The same script with a zyx-on-disk source (e.g. a tensor exported directly from a training step) requires --src-axes czyx and --reverse-channels to land on the same xyz-channel precomputed output.

The Cost of Getting It Wrong¶

The May 2026 BANIS upload (slurm jobs 2505811 / 2505812) ran for ~2 hours each, then required a complete re-upload (jobs 2517273 / 2517274, another ~2 hours each) because a misleading "z-y-x format" string in an unrelated parser caused --reverse-channels to be set when it should not have been. The data was structurally valid at every checkpoint; the bug only surfaced when a downstream block-read was compared against the source.

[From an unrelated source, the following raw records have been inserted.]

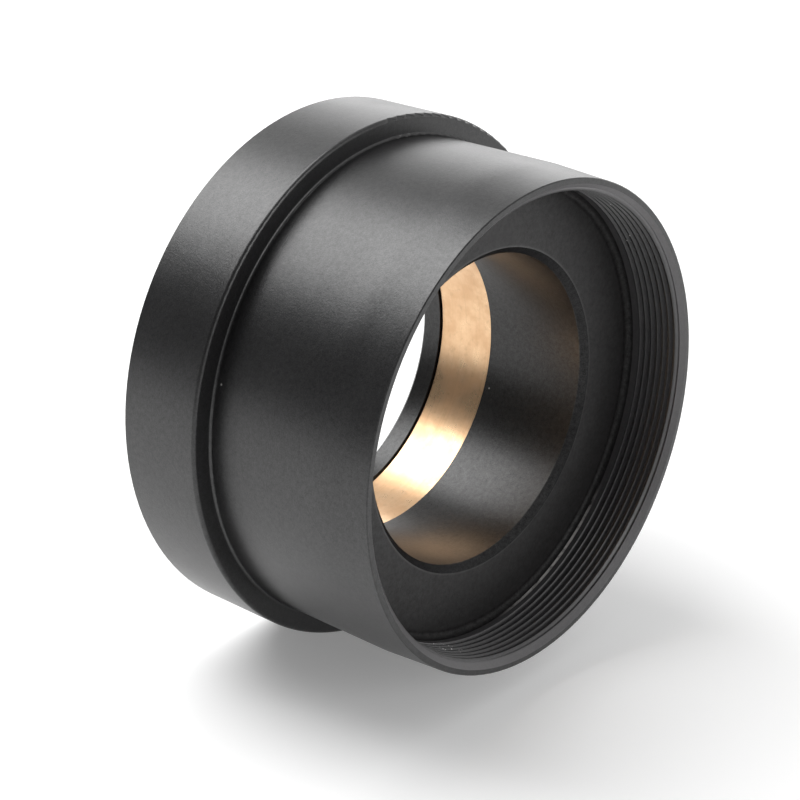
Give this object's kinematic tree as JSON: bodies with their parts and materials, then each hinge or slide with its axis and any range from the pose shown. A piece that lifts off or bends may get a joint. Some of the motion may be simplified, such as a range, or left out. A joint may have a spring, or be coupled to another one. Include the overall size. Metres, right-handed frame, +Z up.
{
  "type": "eyepiece adapter",
  "caption": "Black telescope eyepiece adapter: threaded nosepiece barrel, stepped flange, open bore with a brass compression ring, and a side thumbscrew that clamps the eyepiece.",
  "frame": {"origin": "on the optical axis, in the plane of the flange's front face, which seats on a 2 inch holder", "axes": "+Y along the optical axis from the filter-thread end towards the eyepiece, +X along the clamp screw from the ring to its head, +Z up"},
  "size_m": [0.0655, 0.0296, 0.0552],
  "materials": {
    "black_anodised": "fine bead-blasted black anodising, satin",
    "ring_brass": "rolled brass strip, light tarnish",
    "stud_steel": "plated steel",
    "head_anodised": "black anodising, straight knurl"
  },
  "bodies": {
    "adapter": {"adapter_body": "black_anodised"},
    "ring": {"compression_ring": "ring_brass"},
    "thumbscrew": {"thumbscrew_stud": "stud_steel", "thumbscrew_head": "head_anodised"}
  },
  "joints": [
    {"name": "ring_shift", "type": "slide", "parent": "adapter", "child": "ring", "axis": [-1, 0, 0], "range_m": [-0.0003, 0.00055]},
    {"name": "thumbscrew_turn", "type": "hinge", "parent": "ring", "child": "thumbscrew", "pos_m": [0.02723, 0.005, 0], "axis": [-1, 0, 0], "range_deg": [-155, 284]}
  ],
  "couplings": [
    {"joint": "thumbscrew_turn", "follows": "ring_shift", "rad_per_m": 8976}
  ]
}
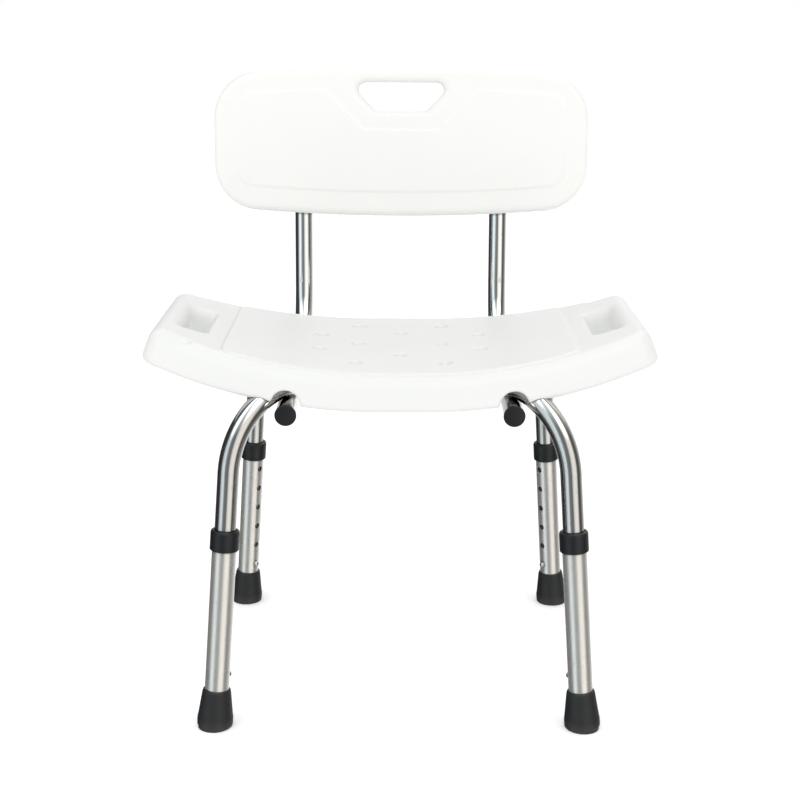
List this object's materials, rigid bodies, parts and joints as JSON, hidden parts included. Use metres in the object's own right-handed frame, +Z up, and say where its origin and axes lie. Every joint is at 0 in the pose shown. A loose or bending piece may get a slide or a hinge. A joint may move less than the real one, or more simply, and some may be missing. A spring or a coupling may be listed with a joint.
{
  "type": "shower chair",
  "caption": "White shower chair with a curved seat, hand holes, a backrest with a handle, and crossed tube legs that lengthen with push buttons.",
  "frame": {"origin": "on the floor under the middle of the overall width and depth", "axes": "+Z up, +Y from the seat's front edge to the backrest, +X along the seat's width, to the sitter's left"},
  "size_m": [0.5372, 0.4186, 0.6645],
  "materials": {
    "seat": "white blow-moulded plastic, satin",
    "backrest": "white blow-moulded plastic, satin",
    "inserts": "threaded brass",
    "rails": "polished tube",
    "plugs": "black moulded plastic",
    "leg_frames": "polished tube",
    "lower_legs": "satin tube",
    "collars": "black moulded plastic",
    "feet": "black rubber",
    "tip_washers": "plain steel",
    "snap_clips": "spring steel",
    "saddle_washers": "black moulded plastic",
    "screws": "stainless steel",
    "rivet": "plain"
  },
  "bodies": {
    "frame": {"seat": "seat", "backrest": "backrest", "seat_inserts": "inserts", "backrest_inserts": "inserts", "back_rail_left": "rails", "back_rail_right": "rails", "rail_plug_left": "plugs", "rail_plug_right": "plugs", "post_plug_left": "plugs", "post_plug_right": "plugs", "leg_frame_a": "leg_frames", "leg_frame_b": "leg_frames", "cross_rivet": "rivet", "seat_bolts": "screws", "seat_saddle_washers": "saddle_washers", "backrest_screws": "screws", "backrest_saddle_washers": "saddle_washers"},
    "leg_fl": {"lower_leg_fl": "lower_legs", "leg_collar_fl": "collars", "foot_fl": "feet", "tip_washer_fl": "tip_washers"},
    "button_fl": {"snap_clip_fl": "snap_clips"},
    "leg_fr": {"lower_leg_fr": "lower_legs", "leg_collar_fr": "collars", "foot_fr": "feet", "tip_washer_fr": "tip_washers"},
    "button_fr": {"snap_clip_fr": "snap_clips"},
    "leg_rl": {"lower_leg_rl": "lower_legs", "leg_collar_rl": "collars", "foot_rl": "feet", "tip_washer_rl": "tip_washers"},
    "button_rl": {"snap_clip_rl": "snap_clips"},
    "leg_rr": {"lower_leg_rr": "lower_legs", "leg_collar_rr": "collars", "foot_rr": "feet", "tip_washer_rr": "tip_washers"},
    "button_rr": {"snap_clip_rr": "snap_clips"}
  },
  "joints": [
    {"name": "leg_fl_slide", "type": "slide", "parent": "frame", "child": "leg_fl", "axis": [-0.0686, -0.0618, -0.9957], "range_m": [0, 0.127]},
    {"name": "button_fl_press", "type": "slide", "parent": "frame", "child": "button_fl", "axis": [-0.74, -0.6663, 0.0924], "range_m": [0, 0.006], "stiffness_N_per_m": 600, "deforming": ["snap_clip_fl"]},
    {"name": "leg_fr_slide", "type": "slide", "parent": "frame", "child": "leg_fr", "axis": [0.0686, -0.0618, -0.9957], "range_m": [0, 0.127]},
    {"name": "button_fr_press", "type": "slide", "parent": "frame", "child": "button_fr", "axis": [0.74, -0.6663, 0.0924], "range_m": [0, 0.006], "stiffness_N_per_m": 600, "deforming": ["snap_clip_fr"]},
    {"name": "leg_rl_slide", "type": "slide", "parent": "frame", "child": "leg_rl", "axis": [-0.0686, 0.0618, -0.9957], "range_m": [0, 0.127]},
    {"name": "button_rl_press", "type": "slide", "parent": "frame", "child": "button_rl", "axis": [-0.74, 0.6663, 0.0924], "range_m": [0, 0.006], "stiffness_N_per_m": 600, "deforming": ["snap_clip_rl"]},
    {"name": "leg_rr_slide", "type": "slide", "parent": "frame", "child": "leg_rr", "axis": [0.0686, 0.0618, -0.9957], "range_m": [0, 0.127]},
    {"name": "button_rr_press", "type": "slide", "parent": "frame", "child": "button_rr", "axis": [0.74, 0.6663, 0.0924], "range_m": [0, 0.006], "stiffness_N_per_m": 600, "deforming": ["snap_clip_rr"]}
  ]
}
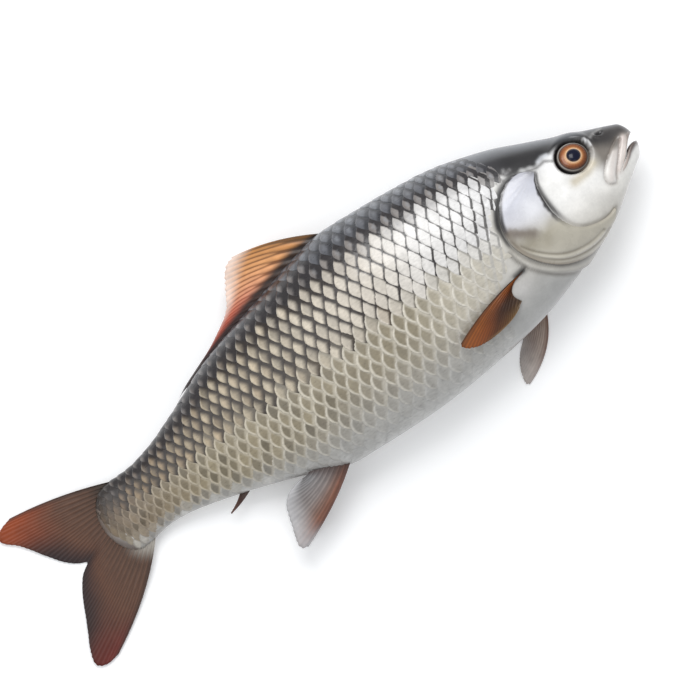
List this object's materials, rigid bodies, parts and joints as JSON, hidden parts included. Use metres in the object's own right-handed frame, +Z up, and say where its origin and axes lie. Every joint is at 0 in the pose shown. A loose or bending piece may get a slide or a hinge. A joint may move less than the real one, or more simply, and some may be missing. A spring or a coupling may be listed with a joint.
{
  "type": "whole raw fish",
  "caption": "Whole raw fish of the carp family lying on its side, with large scales, gill covers, open mouth, dorsal, tail, belly and pectoral fins",
  "frame": {"origin": "on the table under the middle of the fish's bounding box", "axes": "+X towards the snout, +Y towards the back and the dorsal fin, +Z up out of the right flank, which faces upwards"},
  "size_m": [0.3542, 0.1316, 0.0527],
  "materials": {
    "wet_skin": "gloss",
    "gill_plate": "gloss",
    "lip": "gloss",
    "fin": "satin",
    "eye": "polished"
  },
  "bodies": {
    "root": {"body": "wet_skin", "lower_jaw": "lip", "gill_cover_right": "gill_plate", "gill_cover_left": "gill_plate", "eye_right": "eye", "eye_left": "eye", "dorsal_fin": "fin", "tail_fin": "fin", "anal_fin": "fin", "pectoral_fin_right": "fin", "pectoral_fin_left": "fin", "pelvic_fin_right": "fin", "pelvic_fin_left": "fin"}
  },
  "joints": []
}
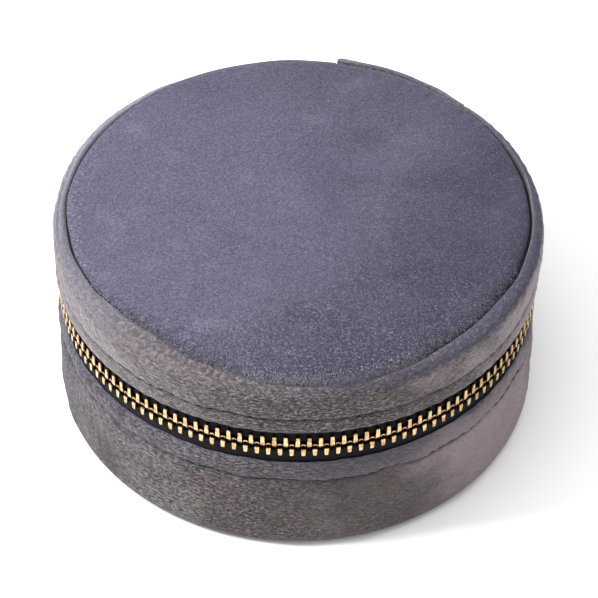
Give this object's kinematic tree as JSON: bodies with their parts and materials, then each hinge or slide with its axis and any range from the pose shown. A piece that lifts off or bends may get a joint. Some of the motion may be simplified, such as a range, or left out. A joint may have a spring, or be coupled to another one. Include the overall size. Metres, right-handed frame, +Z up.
{
  "type": "travel jewelry case",
  "caption": "Round velvet travel jewelry case with a padded hinged lid, a metal zip round the side, ring rolls, divided compartments and a mirror in the lid.",
  "frame": {"origin": "centre of the underside, on the surface the case stands on", "axes": "+Z up through the lid; +Y towards the fabric hinge, -Y towards the front of the zip; +X to the right seen from the front"},
  "size_m": [0.106, 0.106, 0.0494],
  "materials": {
    "velvet": "matte",
    "velvet_underside": "matte",
    "lining": "matte",
    "tape": "matte",
    "brass": "polished",
    "board": "matte",
    "foam": "matte",
    "mirror": "gloss"
  },
  "bodies": {
    "base": {"base_side_cover": "velvet", "base_bottom_cover": "velvet_underside", "base_bottom_board": "board", "base_wall_board": "board", "base_collar": "board", "base_lining": "lining", "base_floor_pad": "lining", "ring_roll_1": "lining", "ring_roll_2": "lining", "ring_roll_3": "lining", "divider_long": "lining", "divider_left": "lining", "divider_right": "lining", "zipper_tape_lower": "tape", "zipper_teeth_lower": "brass", "zipper_top_stop_lower": "brass", "zipper_bottom_stop": "brass", "hinge_panel": "velvet", "hinge_lining": "lining"},
    "lid": {"lid_side_cover": "velvet", "lid_top_cover": "velvet", "lid_top_foam": "foam", "lid_top_board": "board", "lid_wall_board": "board", "lid_lining_wall": "lining", "lid_lining_panel": "lining", "lid_mirror": "mirror", "zipper_tape_upper": "tape", "zipper_teeth_upper": "brass", "zipper_top_stop_upper": "brass"},
    "slider": {"slider_body": "brass", "slider_bridge": "brass"},
    "pull_link": {"pull_link": "brass"},
    "pull_tab": {"pull_tab": "brass"}
  },
  "joints": [
    {"name": "lid_hinge", "type": "hinge", "parent": "base", "child": "lid", "pos_m": [0, 0.052, 0.0313], "axis": [-1, 0, 0], "range_deg": [0, 110], "deforming": ["hinge_panel", "hinge_lining", "zipper_tape_upper", "zipper_teeth_upper", "zipper_tape_lower", "zipper_teeth_lower"]},
    {"name": "slider_travel", "type": "hinge", "parent": "base", "child": "slider", "pos_m": [0, 0, 0.0313], "axis": [0, 0, 1], "range_deg": [0, 304], "deforming": ["zipper_tape_upper", "zipper_teeth_upper", "zipper_tape_lower", "zipper_teeth_lower"]},
    {"name": "link_swing", "type": "hinge", "parent": "slider", "child": "pull_link", "pos_m": [-0.02755, 0.04661, 0.0313], "axis": [-0.4571, 0.8894, 0], "range_deg": [-50, 230]},
    {"name": "tab_lift", "type": "hinge", "parent": "pull_link", "child": "pull_tab", "pos_m": [-0.02774, 0.04697, 0.0238], "axis": [0.8894, 0.4571, 0], "range_deg": [0, 120]}
  ]
}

This is the failure mode that motivates the unification work: a quietly inconsistent axis convention produces ~150 GB of plausible garbage, not a crash.

Rules of Thumb¶

When reading or writing a volume:

State the order explicitly in a comment or filename when the array is not flowing through a typed container that already carries it.
Do not introduce a separate channel-order knob for affinity. If you need to express channel order, derive it from (spatial_axis_order, offsets).
Convert at one boundary, with one helper. If the same array gets transposed in two places, one of them is wrong.
Verify against the source after any large external upload (read back a block, compare to the input under the declared transpose, without reversing channels). This is what catches the silent-corruption class of bugs.